GIVEN REQUEST: Reproduce, word for word, every line from the first one down to the line containing "SEARCH_ROWS = np.linspace(-0.4, 27.4, 1391)", and nothing else.

STORED DATA:
---

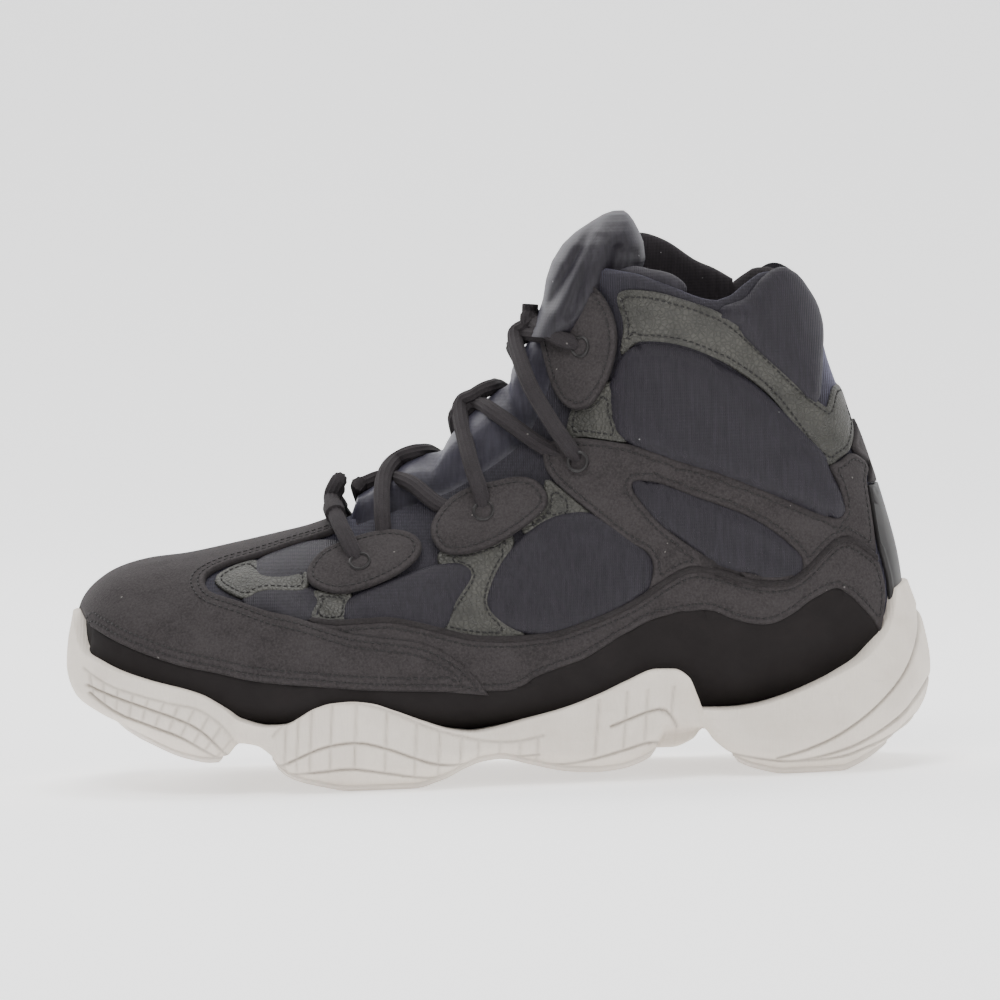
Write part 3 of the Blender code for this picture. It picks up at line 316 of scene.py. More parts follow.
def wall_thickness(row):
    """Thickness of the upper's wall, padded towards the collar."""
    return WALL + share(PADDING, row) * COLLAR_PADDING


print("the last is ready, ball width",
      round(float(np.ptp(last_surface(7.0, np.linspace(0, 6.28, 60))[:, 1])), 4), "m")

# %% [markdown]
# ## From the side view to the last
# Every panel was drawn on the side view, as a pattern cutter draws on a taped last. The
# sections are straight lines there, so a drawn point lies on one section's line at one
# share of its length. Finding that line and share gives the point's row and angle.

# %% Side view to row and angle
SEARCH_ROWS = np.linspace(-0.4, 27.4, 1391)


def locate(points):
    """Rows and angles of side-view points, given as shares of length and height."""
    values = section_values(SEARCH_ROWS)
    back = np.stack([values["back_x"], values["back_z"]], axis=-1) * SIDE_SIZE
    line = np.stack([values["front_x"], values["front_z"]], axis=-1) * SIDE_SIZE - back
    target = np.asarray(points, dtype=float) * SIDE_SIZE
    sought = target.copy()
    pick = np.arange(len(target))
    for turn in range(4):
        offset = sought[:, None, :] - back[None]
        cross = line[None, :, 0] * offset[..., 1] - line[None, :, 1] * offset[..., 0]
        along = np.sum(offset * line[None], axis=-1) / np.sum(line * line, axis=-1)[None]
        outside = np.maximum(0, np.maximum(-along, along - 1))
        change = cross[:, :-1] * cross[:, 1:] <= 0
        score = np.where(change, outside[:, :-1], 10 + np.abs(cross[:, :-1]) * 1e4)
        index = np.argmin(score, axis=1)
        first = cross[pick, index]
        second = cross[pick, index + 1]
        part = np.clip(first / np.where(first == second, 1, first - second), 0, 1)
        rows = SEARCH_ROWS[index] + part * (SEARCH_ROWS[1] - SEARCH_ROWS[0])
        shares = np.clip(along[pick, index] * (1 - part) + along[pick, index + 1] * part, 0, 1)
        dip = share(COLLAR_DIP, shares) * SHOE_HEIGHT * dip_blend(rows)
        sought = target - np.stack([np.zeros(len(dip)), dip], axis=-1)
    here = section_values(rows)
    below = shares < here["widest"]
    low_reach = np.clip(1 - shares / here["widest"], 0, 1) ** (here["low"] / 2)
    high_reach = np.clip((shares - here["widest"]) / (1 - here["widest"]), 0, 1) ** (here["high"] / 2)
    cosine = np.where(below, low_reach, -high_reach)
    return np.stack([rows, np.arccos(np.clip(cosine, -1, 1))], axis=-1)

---

CORRECT ANSWER:
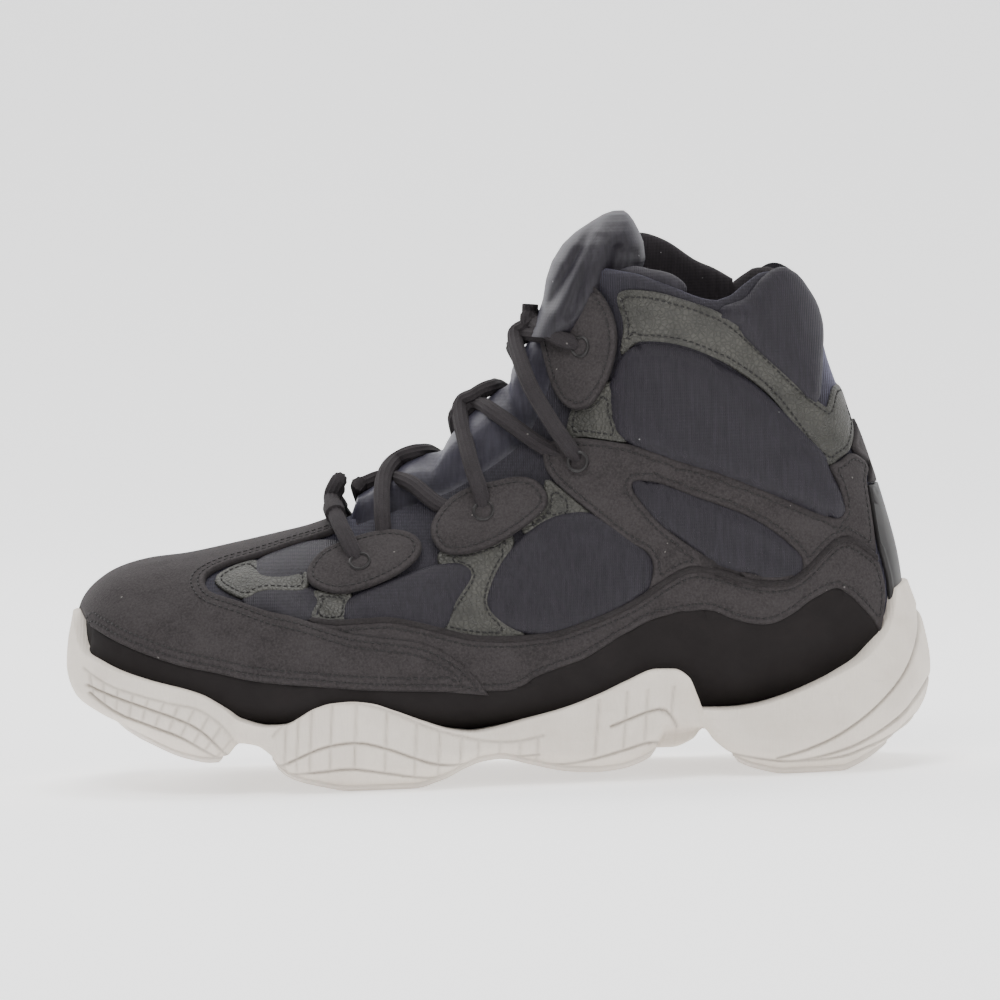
Write part 3 of the Blender code for this picture. It picks up at line 316 of scene.py. More parts follow.
def wall_thickness(row):
    """Thickness of the upper's wall, padded towards the collar."""
    return WALL + share(PADDING, row) * COLLAR_PADDING


print("the last is ready, ball width",
      round(float(np.ptp(last_surface(7.0, np.linspace(0, 6.28, 60))[:, 1])), 4), "m")

# %% [markdown]
# ## From the side view to the last
# Every panel was drawn on the side view, as a pattern cutter draws on a taped last. The
# sections are straight lines there, so a drawn point lies on one section's line at one
# share of its length. Finding that line and share gives the point's row and angle.

# %% Side view to row and angle
SEARCH_ROWS = np.linspace(-0.4, 27.4, 1391)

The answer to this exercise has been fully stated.